— SET PROBLEM —
Every line of the material below must be repeated exactly.

** BEGIN INFORMATION PROVIDED **

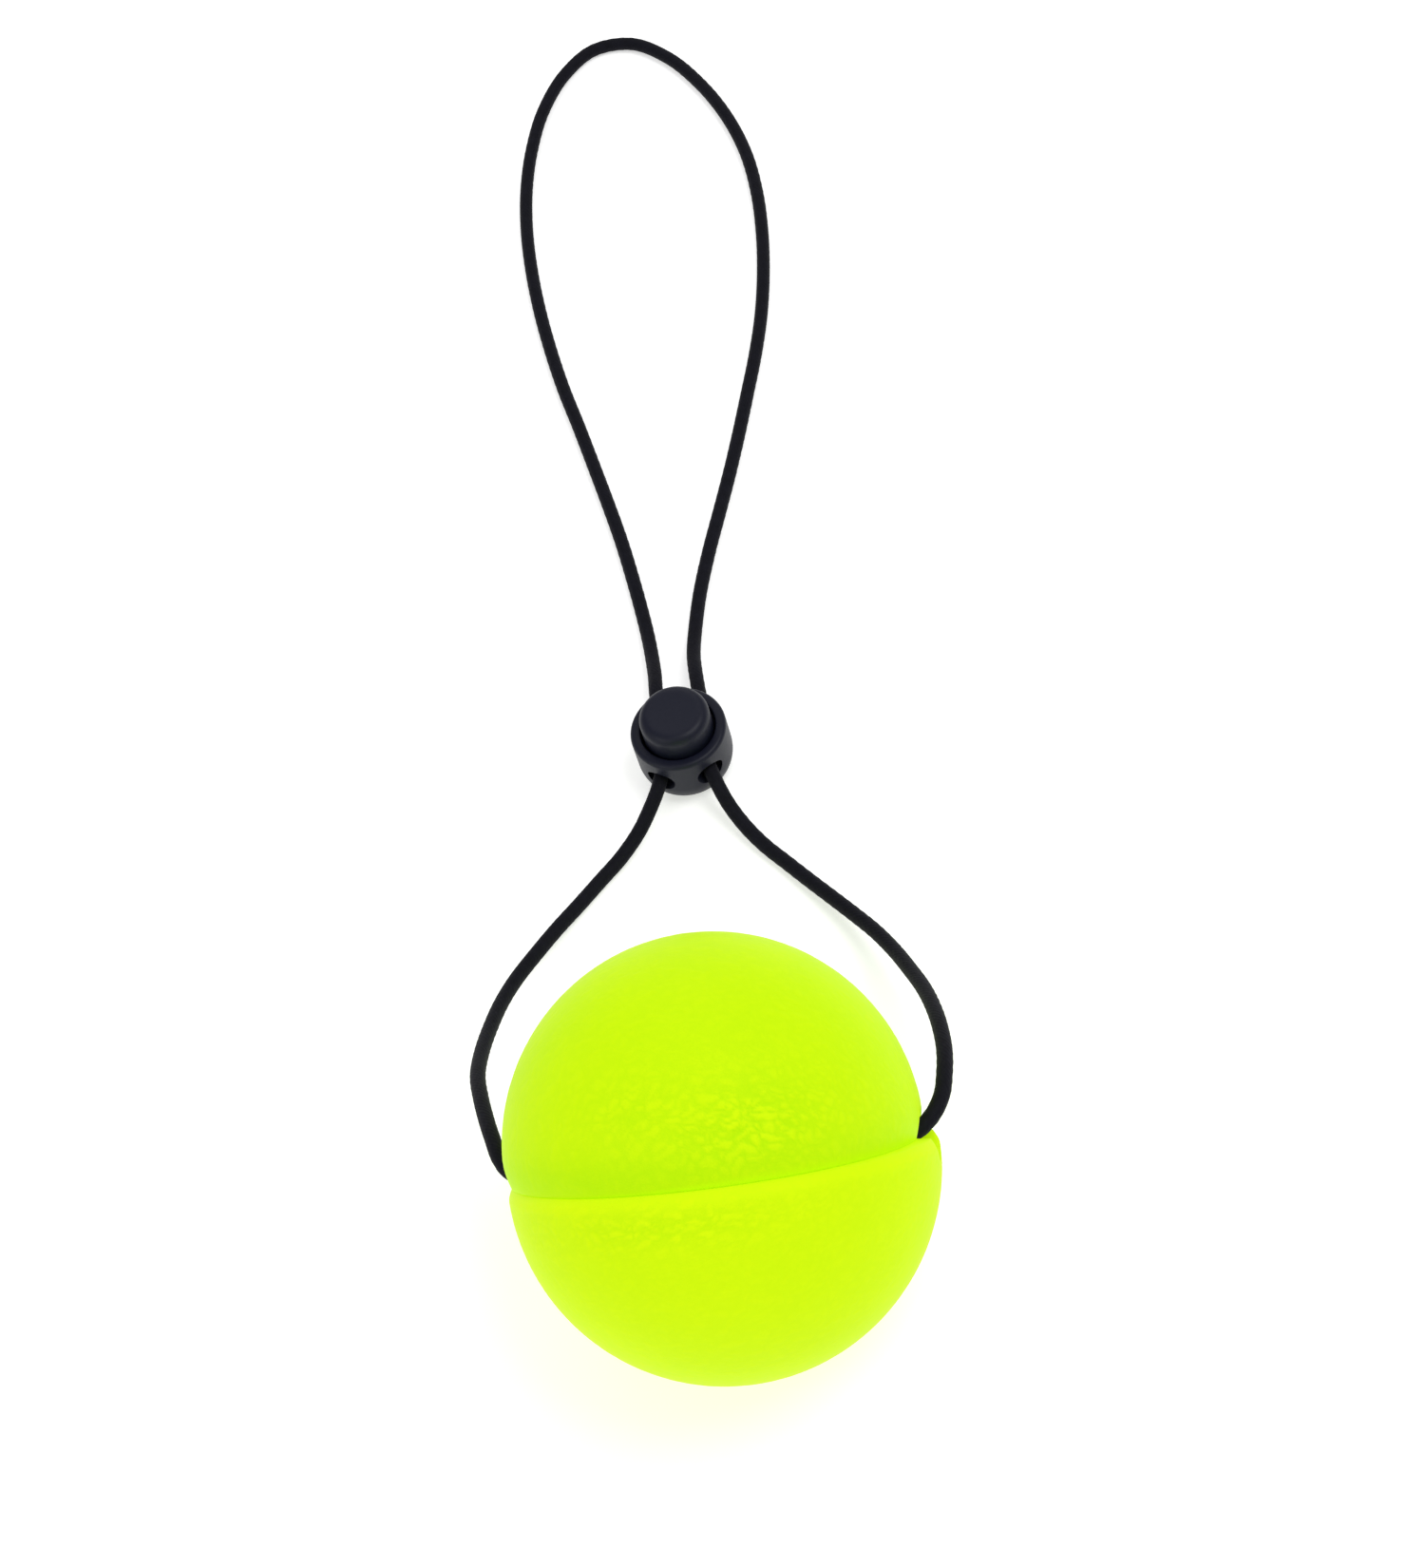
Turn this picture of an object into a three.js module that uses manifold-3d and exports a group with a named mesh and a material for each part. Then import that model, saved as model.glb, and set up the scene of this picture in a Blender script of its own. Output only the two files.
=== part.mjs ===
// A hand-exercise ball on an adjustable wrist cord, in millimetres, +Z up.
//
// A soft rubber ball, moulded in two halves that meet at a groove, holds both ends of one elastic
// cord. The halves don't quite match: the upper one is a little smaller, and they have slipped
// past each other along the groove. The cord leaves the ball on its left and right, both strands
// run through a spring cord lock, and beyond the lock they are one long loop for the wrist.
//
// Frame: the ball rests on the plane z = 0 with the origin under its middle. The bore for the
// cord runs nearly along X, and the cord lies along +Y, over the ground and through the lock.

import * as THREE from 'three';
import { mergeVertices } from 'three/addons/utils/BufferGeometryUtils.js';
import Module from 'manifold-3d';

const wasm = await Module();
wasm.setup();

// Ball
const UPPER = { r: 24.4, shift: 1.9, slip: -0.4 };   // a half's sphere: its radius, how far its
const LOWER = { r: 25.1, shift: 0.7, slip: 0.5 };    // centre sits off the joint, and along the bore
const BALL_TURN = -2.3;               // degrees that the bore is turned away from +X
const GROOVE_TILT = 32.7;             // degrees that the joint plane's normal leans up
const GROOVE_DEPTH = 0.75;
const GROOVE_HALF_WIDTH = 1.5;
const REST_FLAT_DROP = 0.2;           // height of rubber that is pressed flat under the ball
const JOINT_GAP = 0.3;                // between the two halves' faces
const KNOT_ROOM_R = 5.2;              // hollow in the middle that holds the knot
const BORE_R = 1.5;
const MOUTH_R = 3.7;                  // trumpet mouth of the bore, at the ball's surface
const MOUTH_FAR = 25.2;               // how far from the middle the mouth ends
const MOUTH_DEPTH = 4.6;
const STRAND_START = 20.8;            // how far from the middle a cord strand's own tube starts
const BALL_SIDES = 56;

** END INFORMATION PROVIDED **

— ANSWER TO THE EXERCISE —
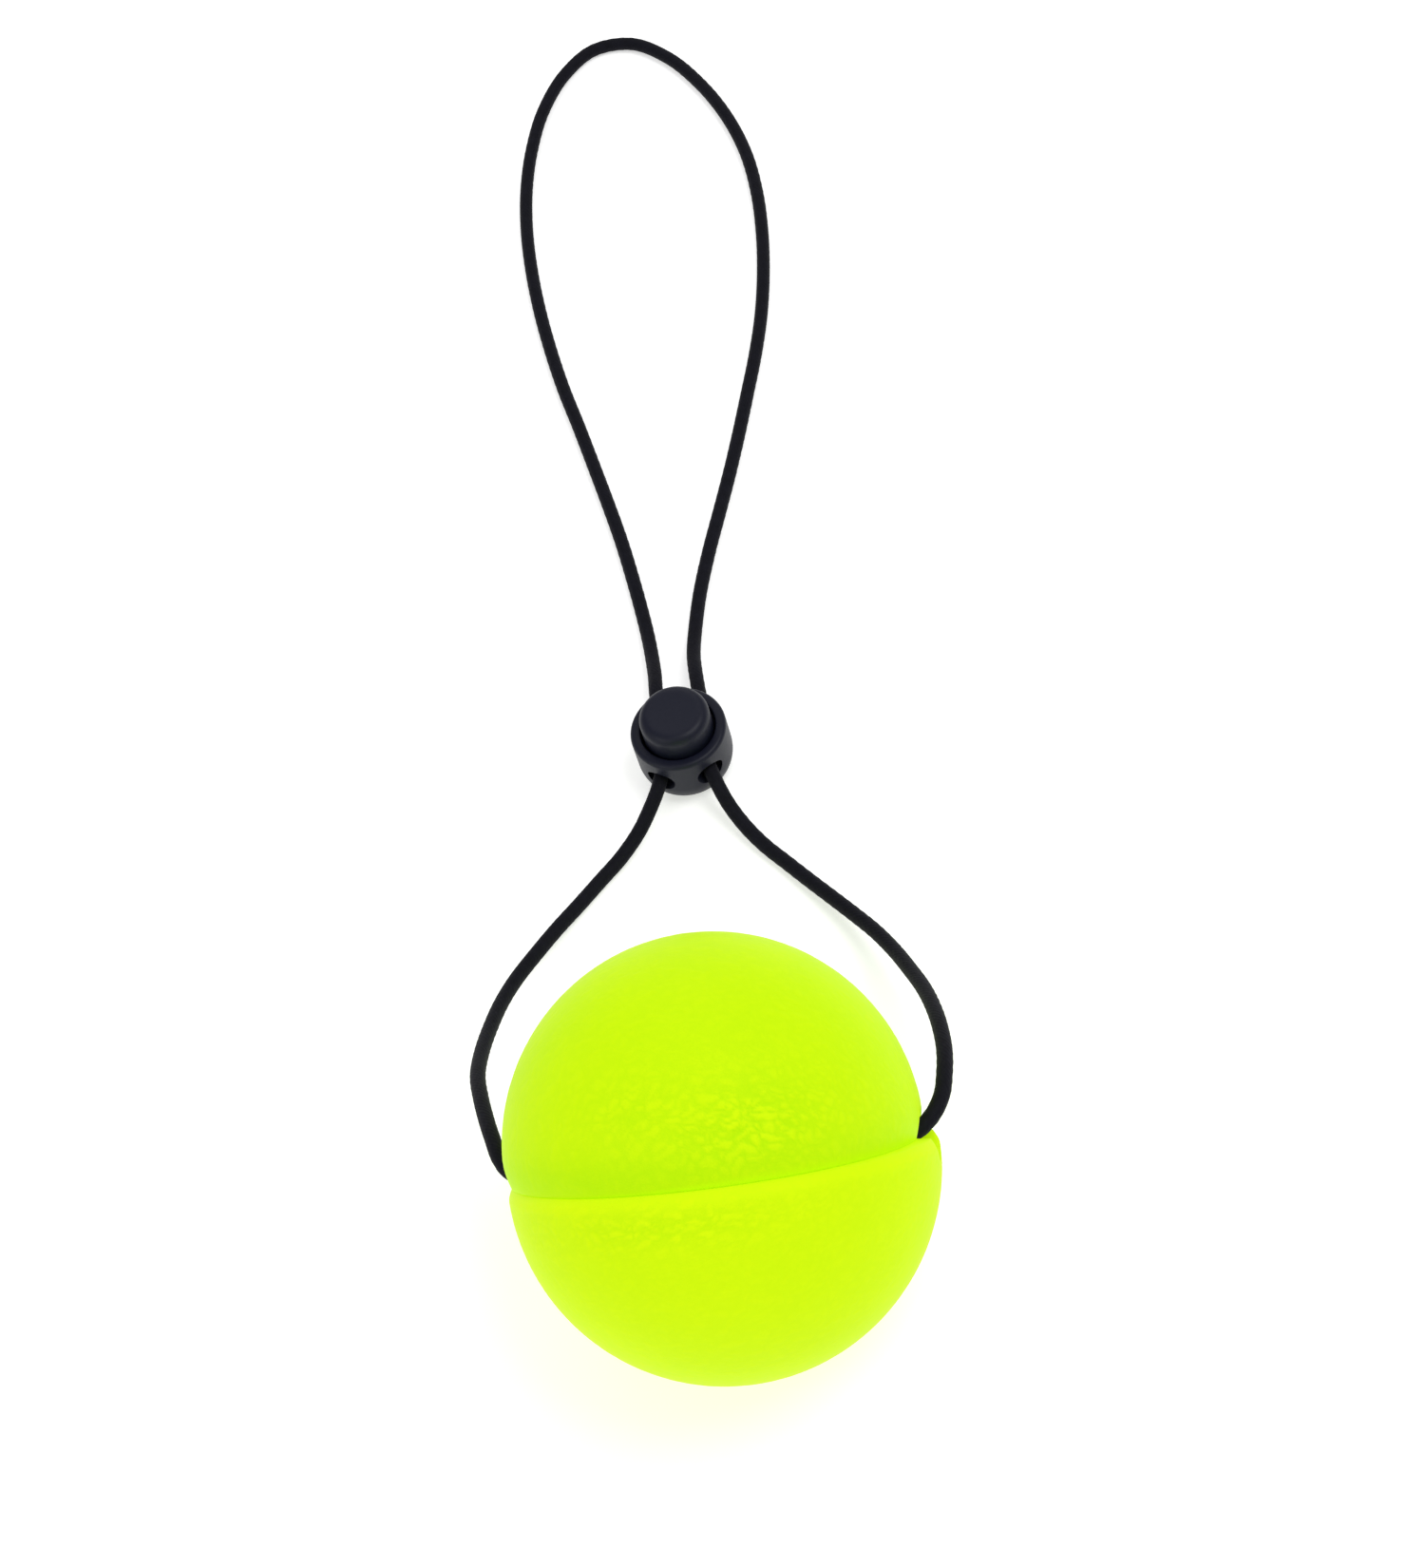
Turn this picture of an object into a three.js module that uses manifold-3d and exports a group with a named mesh and a material for each part. Then import that model, saved as model.glb, and set up the scene of this picture in a Blender script of its own. Output only the two files.
=== part.mjs ===
// A hand-exercise ball on an adjustable wrist cord, in millimetres, +Z up.
//
// A soft rubber ball, moulded in two halves that meet at a groove, holds both ends of one elastic
// cord. The halves don't quite match: the upper one is a little smaller, and they have slipped
// past each other along the groove. The cord leaves the ball on its left and right, both strands
// run through a spring cord lock, and beyond the lock they are one long loop for the wrist.
//
// Frame: the ball rests on the plane z = 0 with the origin under its middle. The bore for the
// cord runs nearly along X, and the cord lies along +Y, over the ground and through the lock.

import * as THREE from 'three';
import { mergeVertices } from 'three/addons/utils/BufferGeometryUtils.js';
import Module from 'manifold-3d';

const wasm = await Module();
wasm.setup();

// Ball
const UPPER = { r: 24.4, shift: 1.9, slip: -0.4 };   // a half's sphere: its radius, how far its
const LOWER = { r: 25.1, shift: 0.7, slip: 0.5 };    // centre sits off the joint, and along the bore
const BALL_TURN = -2.3;               // degrees that the bore is turned away from +X
const GROOVE_TILT = 32.7;             // degrees that the joint plane's normal leans up
const GROOVE_DEPTH = 0.75;
const GROOVE_HALF_WIDTH = 1.5;
const REST_FLAT_DROP = 0.2;           // height of rubber that is pressed flat under the ball
const JOINT_GAP = 0.3;                // between the two halves' faces
const KNOT_ROOM_R = 5.2;              // hollow in the middle that holds the knot
const BORE_R = 1.5;
const MOUTH_R = 3.7;                  // trumpet mouth of the bore, at the ball's surface
const MOUTH_FAR = 25.2;               // how far from the middle the mouth ends
const MOUTH_DEPTH = 4.6;
const STRAND_START = 20.8;            // how far from the middle a cord strand's own tube starts
const BALL_SIDES = 56;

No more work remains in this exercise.